UNITED STATES: Race and class — The politics of death

July 26, 2000
Issue 

SAN FRANCISCO — Is it wrong for the state to murder its own citizens?

In the United States, the answer is no. If you're convicted of murder, capital punishment (as the death penalty is euphemistically called) is carried out by the state. This has been true since 1976; and a majority of people in the US today support it.

Why do so many people here favour this uncivilised act? It is not simply the "eye for an eye" belief (retribution) taught by the Christian bible. No, if revenge was the reasoning, not much could be said except that legal murder makes you morally equal to the person executed.

There is a more honest argument raised: that capital punishment will lead to fewer murders. However, abolitionists, like myself, can document how legal murder by the state has little to do with justice or deterrence. Illegal murderers don't sit around deciding whether to kill someone based on facing the ultimate punishment.

Morally, the death penalty is wrong. Practically, it accomplishes little more than to allay people's fear that convicted murderers could one day go free to kill again. Some pro-death politicians even say that it's better to kill them all and make one or two mistakes than to ban capital punishment.

The issue of legal murder by the state has become an issue in the US presidential election. New scientific and statistical evidence indicates that innocent people have been on death row. Most people in the US do not believe that an innocent person should be killed by the state.

Since 1976, a third of all executions in the US have occurred in the state of Texas. Some 133 people (at July 9) have been put to death under Governor George W. Bush.

Bush is the Republican Party presidential candidate. Al Gore, the US vice-president, is the Democratic Party presidential candidate. Both are strong supporters of capital punishment.

A disproportionate number of people on death row are African Americans and other minorities. In general, blacks and Latinos are convicted of crimes at a higher rate than whites.

The reason is racial profiling. Human Rights Watch, a privately financed group based in New York City, found in a recent study that black men are sent to state prison on drug charges at 13 times the rate of white men.

The June 10 Economist magazine noted that the death penalty (with some exceptions for treason) is banned in 108 countries. According to Amnesty International, in 1999 the US, China, Congo, Iran and Saudi Arabia accounted for 85% of the world's executions.

Since 1976, when the death penalty was reintroduced in the US, 642 people have been executed (as of July 9). Over the same period, 87 people on death row were exonerated. In some cases, the reprieve was hours before execution.

In 1999, 98 people were legally murdered. The death toll .Jthis year is expected to be more than 100. Texas alone is averaging one legal killing per week.

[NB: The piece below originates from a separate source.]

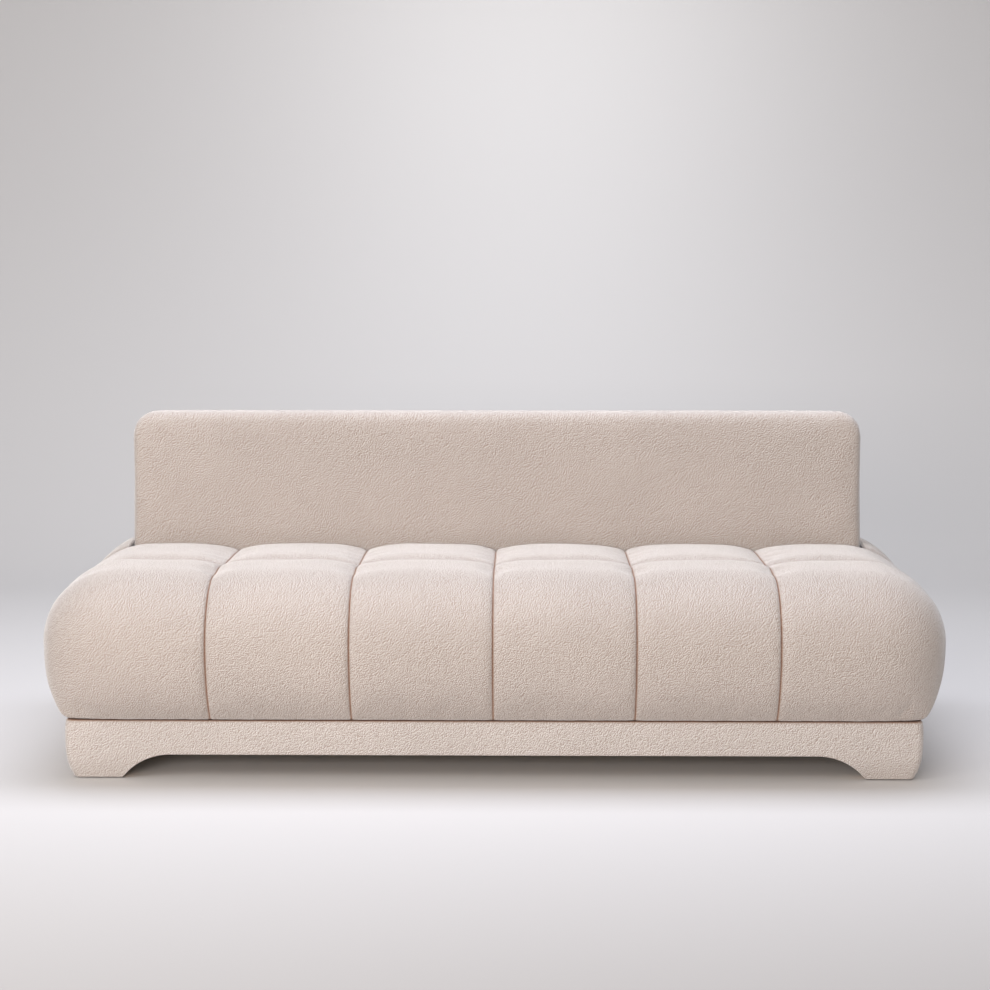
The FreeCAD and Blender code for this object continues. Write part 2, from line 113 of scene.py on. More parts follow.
def linear(hex_colour):
    """Turn an sRGB hex colour into linear red, green, blue and alpha."""
    values = [int(hex_colour[i:i + 2], 16) / 255 for i in (1, 3, 5)]
    return [v / 12.92 if v <= 0.04045 else ((v + 0.055) / 1.055) ** 2.4 for v in values] + [1.0]


def add(tree, kind, inputs=None, **settings):
    """Add a shader node, give it its settings, and set or link its inputs."""
    made = tree.nodes.new(kind)
    for key, value in settings.items():
        setattr(made, key, value)
    for key, value in (inputs or {}).items():
        if isinstance(value, bpy.types.NodeSocket):
            tree.links.new(value, made.inputs[key])
        else:
            made.inputs[key].default_value = value
    return made


def new_material(name):
    """Return an empty node material and its tree."""
    material = bpy.data.materials.new(name)
    material.use_nodes = True
    material.node_tree.nodes.clear()
    return material, material.node_tree


def cells_per_metre(millimetres):
    """Return the texture scale for a feature of that many millimetres."""
    return 1000.0 / millimetres


print("a feature of 2.5 mm has the scale", cells_per_metre(2.5))

# %% [markdown]
# ## Looped fabric
# The covers are a boucle: a thick wool-mix yarn that is spun with small loops, woven, and
# left unshorn. The eye reads a soft, grainy, almost matt surface with pale loop tops,
# browner gaps, and a faint bright edge where the loops stand up against the light.
#
# The loops are 2 to 3 mm across, here 2.5 mm, and cells of noise place them. Finer noise
# breaks up their tops, so no two are alike. The sizes of patterns are in millimetres, and
# heights and reaches are in metres.

# %% The pile
LOOP_SIZE = 2.5
CLUMP_SIZE = 3.6
LOOP_SHARE = 0.7
CLUMP_SHARE = 0.14


def loop_height(tree, place, shift):
    """Height of the pile, from 0 in a gap to 1 on a loop, a small shift from a place."""
    there = add(tree, "ShaderNodeVectorMath", {0: place, 1: shift}, operation="ADD").outputs[0]
    loops = add(tree, "ShaderNodeTexVoronoi", {
        "Vector": there, "Scale": cells_per_metre(LOOP_SIZE)}).outputs["Distance"]
    clumps = add(tree, "ShaderNodeTexNoise", {
        "Vector": there, "Scale": cells_per_metre(CLUMP_SIZE), "Detail": 4.0,
        "Roughness": 0.75}).outputs["Fac"]
    loop_top = add(tree, "ShaderNodeMapRange", {
        "Value": loops, "From Min": 0.05, "From Max": 0.85, "To Min": 1.0, "To Max": 0.0}).outputs[0]
    clump_top = add(tree, "ShaderNodeMapRange", {
        "Value": clumps, "From Min": 0.3, "From Max": 0.7, "To Max": CLUMP_SHARE}).outputs[0]
    return add(tree, "ShaderNodeMath", {
        0: loop_top, 1: LOOP_SHARE, 2: clump_top}, operation="MULTIPLY_ADD").outputs[0]


# %% [markdown]
# Light and shade on the loops are painted into the colour, as if lit from up and to the left: the flank
# of each loop that faces that light is painted paler, the other flank is painted darker, and the loop
# tops get a small painted highlight. The material compares the height of the pile at a point with the
# height a small step along the cloth in the direction of that light. Where the cloth faces the light the
# step shrinks to nothing, so the crown of the seat looks smoother than its front. Each loop also has a
# shade of its own, because the yarn is dyed in several.

# %% Painted light and shade on the loops
LOOP_SHIFT = 0.0012
# The direction from which the painted light falls on the loops.
PAINTED_LIGHT_DIRECTION = (-0.65, -0.25, 0.72)
TIP_HIGHLIGHT_SHARE = 0.05
YARN_SHARE = 0.075
LIGHT_AND_DYE_RANGE = 0.15


def loop_painted_light(tree, place, height):
    """Painted light and shade on the pile at a place, with each loop's own dye, from 0 shaded to 1 lit.
    """
    outward = add(tree, "ShaderNodeTexCoord").outputs["Normal"]
    through = add(tree, "ShaderNodeVectorMath", {
        0: PAINTED_LIGHT_DIRECTION, 1: outward}, operation="PROJECT").outputs[0]
    along = add(tree, "ShaderNodeVectorMath", {
        0: PAINTED_LIGHT_DIRECTION, 1: through}, operation="SUBTRACT").outputs[0]
    step = add(tree, "ShaderNodeVectorMath", {
        0: along, "Scale": LOOP_SHIFT}, operation="SCALE").outputs[0]
    beyond = loop_height(tree, place, step)
    # Painted light and shade: a flank that faces the light is painted paler, and one that faces away is
    # painted darker.
    flank_light = add(tree, "ShaderNodeMath", {0: height, 1: beyond}, operation="SUBTRACT").outputs[0]
    # Painted highlight: the tops of the loops are painted a little paler.
    tip_highlight = add(tree, "ShaderNodeMapRange", {
        "Value": height, "From Min": 0.22, "From Max": 0.74,
        "To Min": -TIP_HIGHLIGHT_SHARE, "To Max": TIP_HIGHLIGHT_SHARE}).outputs[0]
    painted_relief = add(tree, "ShaderNodeMath", {0: flank_light, 1: tip_highlight}, operation="ADD").outputs[0]
    each = add(tree, "ShaderNodeTexVoronoi", {
        "Vector": place, "Scale": cells_per_metre(LOOP_SIZE)}).outputs["Color"]
    own = add(tree, "ShaderNodeSeparateColor", {"Color": each}).outputs[0]
    shade = add(tree, "ShaderNodeMapRange", {
        "Value": own, "To Min": -YARN_SHARE, "To Max": YARN_SHARE}).outputs[0]
    light_and_dye = add(tree, "ShaderNodeMath", {0: painted_relief, 1: shade}, operation="ADD").outputs[0]
    return add(tree, "ShaderNodeMapRange", {
        "Value": light_and_dye, "From Min": -LIGHT_AND_DYE_RANGE, "From Max": LIGHT_AND_DYE_RANGE}).outputs[0]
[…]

The federal government recently decided to postpone its first execution in nearly 40 years until new clemency procedures are developed. The last federal execution occurred when Democrat John F. Kennedy was president. The main reason for the postponement is the deepening anger about racial profiling and geographic disparities in punishment.

Of the 21 inmates facing federal death sentences, 17 are members of racial minorities; 13 are African Americans. The geographical disparities are also startling: 14 of the 21 inmates are from three states — Texas, Virginia and Missouri.

The July 7 New York Times reported: "Going back to 1988, the [US] attorney general has authorized the death penalty against 199 defendants, according to the death penalty project Federal Death Penalty Resource Project, an organization opposed to capital punishment. Three-fourths of these defendants have been members of minority groups, with 103 of them African-Americans, the project said."

The growing popular tide to change capital punishment began last January when Republican Governor George Ryan of Illinois announced a moratorium on executions until the state was able to get its house in order. A strong supporter of capital punishment, Ryan condemned the state's "shameful record of convicting innocent people".

The change of policy came after a local professor's journalism class exposed how innocent people were put in jail and on death row. Added pressure came from the promise of DNA testing.

Over the past decade, DNA technology has played an increasing role in correcting mistakes made by police, prosecutors and judges. One of the most famous cases involved Clyde Charles, who spent nine years persuading Louisiana courts to let him have the DNA test that eventually exonerated him. So far, only two states (New York and Illinois) require DNA testing.

As DNA testing reveals the innocence of death row inmates, it's not surprisingly that support for capital punishment is declining. It is now just 66%, and only 52% if "life without parole" is a sentencing option.

While Congress and the White House discuss allowing DNA testing and more funds to provide lawyers for the poor, the rise in death row inmates is directly tied to government policies. The Clinton administration drafted the anti-civil liberties Anti-terrorism and Death Penalty Reform Act, passed by Congress in 1996. That law allows secret evidence and sets shorter time limits for court appeals by death row inmates. It also cuts funding for legal aid centres in 20 states.

While the movement to abolish capital punishment remains small, the changing public views on DNA testing and racial profiling (although less so on the latter) means legal murder in the US can be slowed down.